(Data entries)
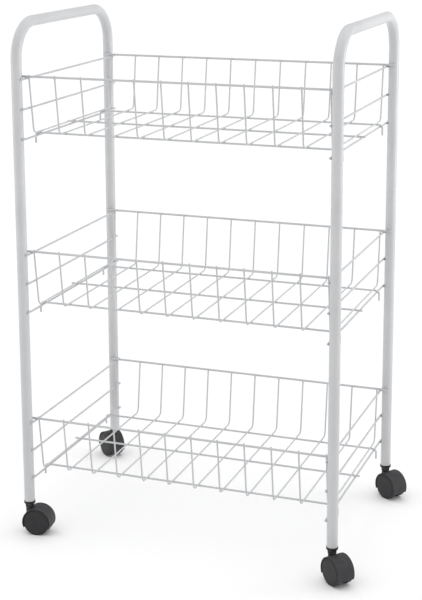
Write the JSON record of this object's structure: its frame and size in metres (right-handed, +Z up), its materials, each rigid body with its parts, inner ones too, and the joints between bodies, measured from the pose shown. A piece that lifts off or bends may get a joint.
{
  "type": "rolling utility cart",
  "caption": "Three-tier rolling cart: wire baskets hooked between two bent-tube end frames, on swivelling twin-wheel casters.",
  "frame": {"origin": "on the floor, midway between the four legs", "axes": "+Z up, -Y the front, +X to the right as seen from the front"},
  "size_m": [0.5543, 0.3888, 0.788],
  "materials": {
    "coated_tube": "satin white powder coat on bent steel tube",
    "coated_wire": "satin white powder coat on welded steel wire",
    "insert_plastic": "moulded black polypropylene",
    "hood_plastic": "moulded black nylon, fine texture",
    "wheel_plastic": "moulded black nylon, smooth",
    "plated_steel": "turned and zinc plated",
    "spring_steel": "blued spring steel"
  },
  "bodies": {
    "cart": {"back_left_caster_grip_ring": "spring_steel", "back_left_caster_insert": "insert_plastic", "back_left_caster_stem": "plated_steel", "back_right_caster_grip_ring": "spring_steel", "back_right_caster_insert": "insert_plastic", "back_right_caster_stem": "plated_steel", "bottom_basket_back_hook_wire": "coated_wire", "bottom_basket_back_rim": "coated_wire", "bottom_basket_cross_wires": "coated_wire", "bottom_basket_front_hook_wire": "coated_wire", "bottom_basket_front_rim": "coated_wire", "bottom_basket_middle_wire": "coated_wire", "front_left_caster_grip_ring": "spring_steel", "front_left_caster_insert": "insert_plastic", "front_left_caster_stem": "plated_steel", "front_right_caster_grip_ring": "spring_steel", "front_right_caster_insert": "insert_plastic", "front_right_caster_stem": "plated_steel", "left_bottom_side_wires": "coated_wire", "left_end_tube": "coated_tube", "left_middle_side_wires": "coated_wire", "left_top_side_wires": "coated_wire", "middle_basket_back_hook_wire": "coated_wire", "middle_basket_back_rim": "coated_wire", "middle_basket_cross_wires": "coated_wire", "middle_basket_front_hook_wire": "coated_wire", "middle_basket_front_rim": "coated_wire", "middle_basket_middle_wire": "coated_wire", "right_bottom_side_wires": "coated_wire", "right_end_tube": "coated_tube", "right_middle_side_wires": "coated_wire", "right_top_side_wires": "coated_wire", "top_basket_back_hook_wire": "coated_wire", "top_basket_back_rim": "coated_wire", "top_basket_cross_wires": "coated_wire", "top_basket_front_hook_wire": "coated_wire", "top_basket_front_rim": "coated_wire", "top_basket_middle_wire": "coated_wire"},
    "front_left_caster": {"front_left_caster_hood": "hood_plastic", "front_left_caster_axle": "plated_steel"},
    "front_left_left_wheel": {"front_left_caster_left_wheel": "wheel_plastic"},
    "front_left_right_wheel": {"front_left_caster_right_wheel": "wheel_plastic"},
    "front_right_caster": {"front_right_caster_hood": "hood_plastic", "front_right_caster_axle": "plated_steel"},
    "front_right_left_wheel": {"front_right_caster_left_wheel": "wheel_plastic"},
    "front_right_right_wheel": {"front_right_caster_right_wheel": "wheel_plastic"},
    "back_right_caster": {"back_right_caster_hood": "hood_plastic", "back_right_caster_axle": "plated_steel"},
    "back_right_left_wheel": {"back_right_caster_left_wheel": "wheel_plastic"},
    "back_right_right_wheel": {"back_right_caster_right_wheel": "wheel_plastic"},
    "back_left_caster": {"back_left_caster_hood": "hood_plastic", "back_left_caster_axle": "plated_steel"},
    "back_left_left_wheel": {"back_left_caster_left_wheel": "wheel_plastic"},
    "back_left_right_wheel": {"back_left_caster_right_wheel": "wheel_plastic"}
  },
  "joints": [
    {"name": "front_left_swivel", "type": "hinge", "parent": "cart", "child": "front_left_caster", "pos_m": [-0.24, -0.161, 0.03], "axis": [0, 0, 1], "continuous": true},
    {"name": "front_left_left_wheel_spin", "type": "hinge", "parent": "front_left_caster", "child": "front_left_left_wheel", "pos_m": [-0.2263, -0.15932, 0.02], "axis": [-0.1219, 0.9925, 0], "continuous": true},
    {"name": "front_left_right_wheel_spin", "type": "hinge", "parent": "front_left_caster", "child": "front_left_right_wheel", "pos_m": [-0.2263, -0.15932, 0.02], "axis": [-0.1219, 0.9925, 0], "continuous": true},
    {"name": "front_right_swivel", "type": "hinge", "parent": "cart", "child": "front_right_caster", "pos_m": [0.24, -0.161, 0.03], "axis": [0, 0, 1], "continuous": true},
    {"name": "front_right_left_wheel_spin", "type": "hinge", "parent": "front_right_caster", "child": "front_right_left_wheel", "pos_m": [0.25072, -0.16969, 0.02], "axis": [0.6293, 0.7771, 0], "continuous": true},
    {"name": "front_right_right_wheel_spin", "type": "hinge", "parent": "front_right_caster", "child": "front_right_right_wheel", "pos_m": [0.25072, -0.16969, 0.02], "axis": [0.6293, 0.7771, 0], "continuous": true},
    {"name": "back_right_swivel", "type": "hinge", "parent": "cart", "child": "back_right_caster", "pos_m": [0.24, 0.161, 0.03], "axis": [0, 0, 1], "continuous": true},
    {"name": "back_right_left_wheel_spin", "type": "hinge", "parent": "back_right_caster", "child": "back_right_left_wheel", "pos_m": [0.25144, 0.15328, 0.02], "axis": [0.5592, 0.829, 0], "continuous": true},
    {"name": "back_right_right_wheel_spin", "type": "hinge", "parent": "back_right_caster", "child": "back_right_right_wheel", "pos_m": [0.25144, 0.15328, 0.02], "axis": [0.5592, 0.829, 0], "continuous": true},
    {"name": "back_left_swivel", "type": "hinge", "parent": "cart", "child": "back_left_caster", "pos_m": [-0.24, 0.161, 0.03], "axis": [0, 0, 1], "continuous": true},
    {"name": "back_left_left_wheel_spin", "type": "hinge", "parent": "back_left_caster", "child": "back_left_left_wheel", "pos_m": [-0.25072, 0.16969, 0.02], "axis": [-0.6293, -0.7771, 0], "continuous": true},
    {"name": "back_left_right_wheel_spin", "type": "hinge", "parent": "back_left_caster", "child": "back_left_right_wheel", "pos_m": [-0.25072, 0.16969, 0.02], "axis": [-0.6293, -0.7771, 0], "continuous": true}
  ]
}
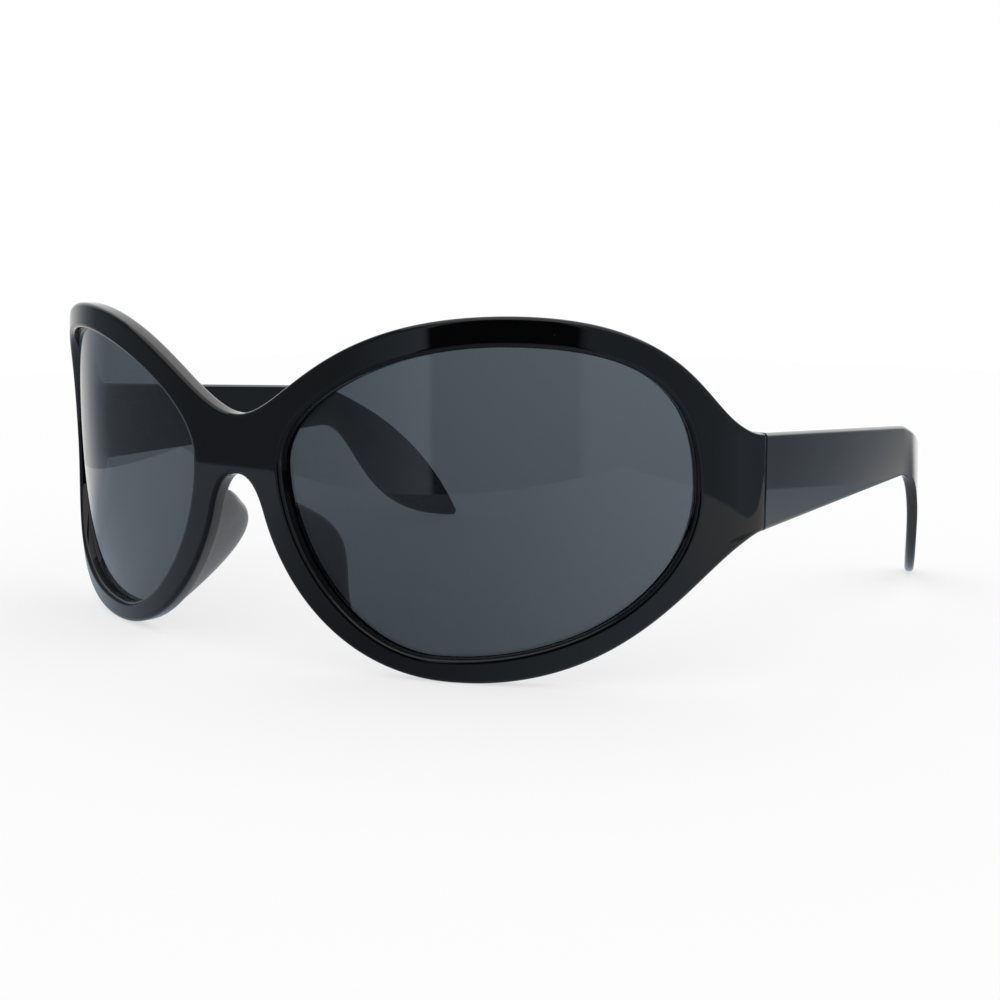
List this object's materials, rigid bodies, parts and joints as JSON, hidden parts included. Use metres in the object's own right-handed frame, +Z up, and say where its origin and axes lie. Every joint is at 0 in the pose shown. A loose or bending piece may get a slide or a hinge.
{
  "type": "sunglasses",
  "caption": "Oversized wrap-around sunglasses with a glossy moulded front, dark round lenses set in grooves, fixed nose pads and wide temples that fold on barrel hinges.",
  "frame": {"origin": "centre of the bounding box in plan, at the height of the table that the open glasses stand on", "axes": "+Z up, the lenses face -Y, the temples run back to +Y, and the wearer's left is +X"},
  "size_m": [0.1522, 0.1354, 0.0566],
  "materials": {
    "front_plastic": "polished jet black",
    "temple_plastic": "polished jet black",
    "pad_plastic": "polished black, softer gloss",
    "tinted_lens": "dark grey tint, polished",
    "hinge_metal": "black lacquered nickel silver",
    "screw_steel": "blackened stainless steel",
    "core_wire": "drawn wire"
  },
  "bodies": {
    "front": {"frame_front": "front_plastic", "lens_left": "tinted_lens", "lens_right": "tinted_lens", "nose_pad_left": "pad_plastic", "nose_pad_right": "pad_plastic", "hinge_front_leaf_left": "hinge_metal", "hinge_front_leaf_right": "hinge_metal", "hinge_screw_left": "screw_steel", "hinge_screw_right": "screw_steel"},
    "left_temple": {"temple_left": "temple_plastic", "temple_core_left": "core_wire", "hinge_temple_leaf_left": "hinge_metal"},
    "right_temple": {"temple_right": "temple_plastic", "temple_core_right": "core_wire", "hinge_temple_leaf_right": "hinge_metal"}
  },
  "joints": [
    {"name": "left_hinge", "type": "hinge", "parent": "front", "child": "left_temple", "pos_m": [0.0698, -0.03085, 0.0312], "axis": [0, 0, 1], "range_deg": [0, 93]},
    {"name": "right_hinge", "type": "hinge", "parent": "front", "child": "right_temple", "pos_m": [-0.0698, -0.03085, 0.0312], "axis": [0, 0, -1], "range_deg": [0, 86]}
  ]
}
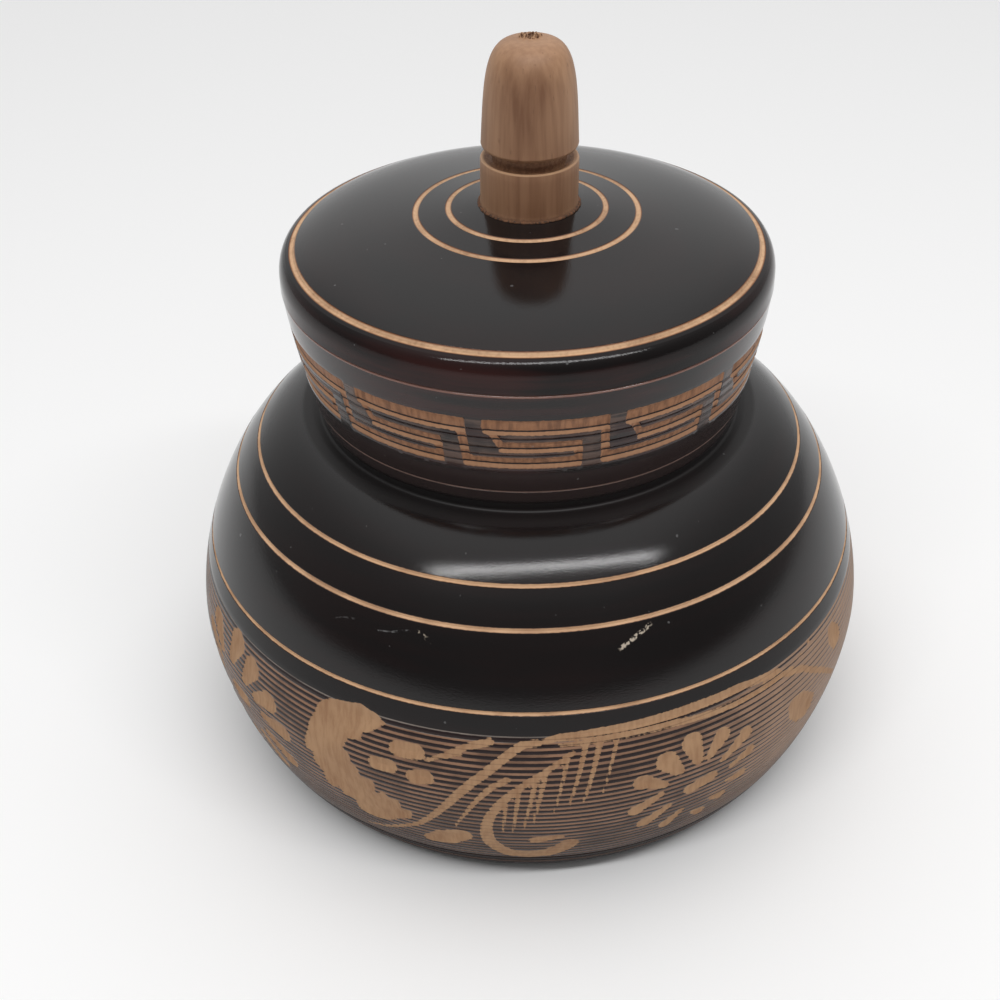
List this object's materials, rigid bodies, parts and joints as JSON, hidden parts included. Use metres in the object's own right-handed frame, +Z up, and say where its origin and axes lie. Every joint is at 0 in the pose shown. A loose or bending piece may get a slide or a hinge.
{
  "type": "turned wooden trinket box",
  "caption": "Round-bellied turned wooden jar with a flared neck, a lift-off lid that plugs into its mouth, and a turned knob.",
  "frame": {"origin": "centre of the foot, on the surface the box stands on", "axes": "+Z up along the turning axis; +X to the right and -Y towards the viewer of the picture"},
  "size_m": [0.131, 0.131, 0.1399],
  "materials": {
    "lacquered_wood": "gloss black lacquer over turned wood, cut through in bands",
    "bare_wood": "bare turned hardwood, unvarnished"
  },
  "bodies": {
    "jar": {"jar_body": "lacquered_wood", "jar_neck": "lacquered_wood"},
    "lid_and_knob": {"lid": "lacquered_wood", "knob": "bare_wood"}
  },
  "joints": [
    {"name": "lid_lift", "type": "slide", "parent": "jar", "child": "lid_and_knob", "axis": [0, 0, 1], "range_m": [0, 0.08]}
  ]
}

◆ Exercise brief: Collect the lines of the data that carry the word "with".

◆ Written answer:
Write the JSON record of this object's structure: its frame and size in metres (right-handed, +Z up), its materials, each rigid body with its parts, inner ones too, and the joints between bodies, measured from the pose shown. A piece that lifts off or bends may get a joint.
  "caption": "Oversized wrap-around sunglasses with a glossy moulded front, dark round lenses set in grooves, fixed nose pads and wide temples that fold on barrel hinges.",
  "caption": "Round-bellied turned wooden jar with a flared neck, a lift-off lid that plugs into its mouth, and a turned knob.",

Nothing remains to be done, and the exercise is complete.